2. If a probability of bit error $p_b$ is acceptable, rates up to $R(p_b)$ are achievable, where

$R(p_b) = \frac{C}{1-H_2(p_b)}$.

3. For any $p_b$, rates greater than $R(p_b)$ are not achievable.

I have never seen this before. At first glance, this seems questionable, as Fano’s converse gives $P_e^{(n)} \ge 1 – \frac{1}{nR} – \frac{C}{R}$, which seems to converge to $H_b(p_e) \ge p_e$ for $p_e \in [0,0.5]$. So it must mean whatever is used to code this is not going to be a long block code.

One example where this is true is the binary symmetric channel, with uncoded transmission. But I’m not so sure what is the achievability scheme in general, although I have some ideas — it may involve quantizing the excess codewords to the nearest zero-error codewords. The converse I have no idea.
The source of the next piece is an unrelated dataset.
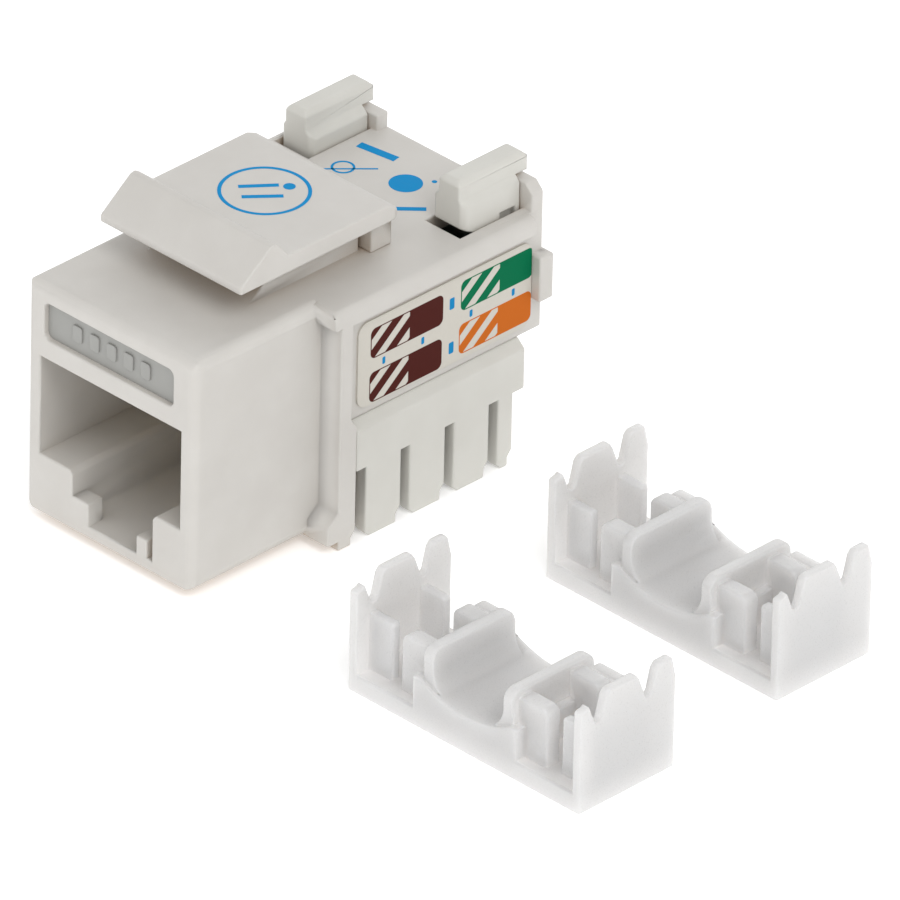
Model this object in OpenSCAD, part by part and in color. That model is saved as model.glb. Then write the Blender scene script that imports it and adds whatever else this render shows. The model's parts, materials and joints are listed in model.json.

In terms of the statement, it is really unclear what is meant by “bit error”. In the classical statement, a message from a large alphabet is coded into some $X^n \in \mathcal{X}^n$ where $\mathcal{X}$ is the channel input alphabet. After decoding, $X^n$ is either found correctly, or it is in error. There is no “bit” in here. Even if $X$ is binary, is the bit error the received (uncooked) bit error? Or is it the decoded (cooked) bit error? Why should the decoded bit error matter, isn’t that a codebook artifact? Or is it the bit error in the original message, if the original message is to be represented by a bit-stream? But that is also entirely arbitrary.

Anyway I’d like a clarification from someone or a reference.